Pope’s deposition was a treasure trove of information, including the destruction of text messages about the East Nassau Community Planning Area. But perhaps the biggest revelation in the deposition is that Pope was called to the State Attorney’s Office early in November. There, he met with the chief investigator for the 4th Judicial Circuit to discuss a late-2018 meeting that has become significant to the Raydient lawsuit against the county.
The Nov. 6, 2018, meeting included County Attorney Mike Mullin, Mullin’s Administrative Assistant Susan Gilbert, then-County Office of Management and Budget Director Justin Stankiewicz and Pope, among others, who all met to “talk about The Enclave trail,” which “immediately turned to the public records request.”
Multiple depositions gathered in the case state that Stankiewicz brought up group text messages on his phone that would fall under the Raydient public records request. They also confirm that Mullin admitted to deleting the messages and that he had a setting on his phone that deleted his text messages after 30 days.
Stankiewicz was fired by Mullin five or six weeks after the meeting. Stankiewicz said in his grievance papers that “the county had terminated him in retaliation for his refusal to obey Mullin’s direction on Nov. 6, 2018, to delete text messages that were responsive to Raydient’s public records request.”
In his deposition, Pope confirmed he had deleted texts and emails that involved county business from his personal phone, stating “I mean, again — I mean, I know it’s a big deal now, but at the time, this whole thing was inconsequential to me.”
Pope also testified that he agreed with statements made by Shanea Jones (now Shanea Jones Stankiewicz), the county manager at the time, during her deposition, that Raydient’s stewardship district had the power to build parks and recreation but wasn’t obligated to do so.
“For instance, he said publicly many times that the Stewardship District is responsible for financing the public facilities. We told him numerous times, and I told commissioners separately numerous times, that I didn’t agree with that,” Jones had said. “The Stewardship District is a financing mechanism. It’s not responsible. It just has the ability to generate funds.”
Pope said he agreed with Shanea “that the black-and-white language says that it’s a power that’s afforded to the Stewardship District.” He also said that Mullin would not accurately relay the discussions that were going on regarding Raydient, specifically when it came to positions held by county staff such as Jones and Pope.
Asked about Mullin’s misrepresentation of discussions staff were having about Raydient to commissioners, Pope said staff at times disagreed with Mullin’s position but that Mullin would tell commissioners that they were behind him.
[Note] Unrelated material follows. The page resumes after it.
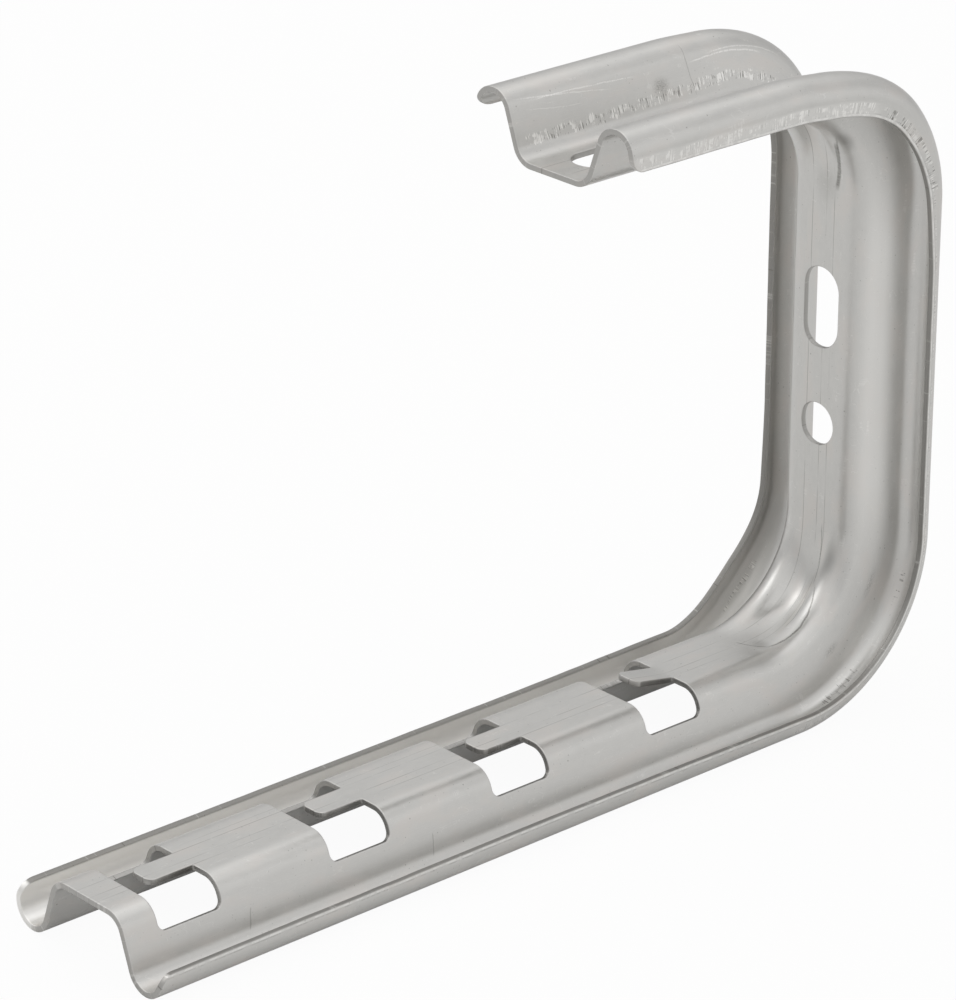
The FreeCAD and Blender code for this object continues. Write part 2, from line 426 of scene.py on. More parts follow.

On Nov. 23, Raydient filed a motion requesting the court grant summary judgment in their favor and enter an order that declares “that the County unlawfully refused to permit public records to be inspected or copied by 1) allowing text messages responsive to Plaintiffs’ public records request to be destroyed or deleted prior to the applicable retention schedule; 2) Misrepresenting to Plaintiffs that all responsive records had been located and produced when, in fact, they knew that additional responsive records may not have been produced; 3) Failing to produce a portion of the public records responsive to the request until after the County was sued by Plaintiffs, and 4) Failing to maintain adequate policies and procedures to preserve and maintain text messages responsive to public records requests that prevent their deletion or destruction by the County Attorney and individual County Commissioners.”
The order also asks that the court declare “that the County violated Florida’s Government in the Sunshine law pursuant to Section 286.011, Florida Statutes,” and asks the court to direct the county to “require all County officials and employees who use electronic devices to communicate regarding matters of official business to conduct those communications only on devices that record those communications on servers directly accessible by the County’s public records custodians …” and enjoin the “County’s Board of County Commissioners from meeting and discussing County business outside of the sunshine without public notice.”
All of this is to say that while it has been shady business as usual in Nassau County, perhaps, and hopefully, we’ll see a resolution in the Raydient and Nassau County case and the dispute finally put to bed.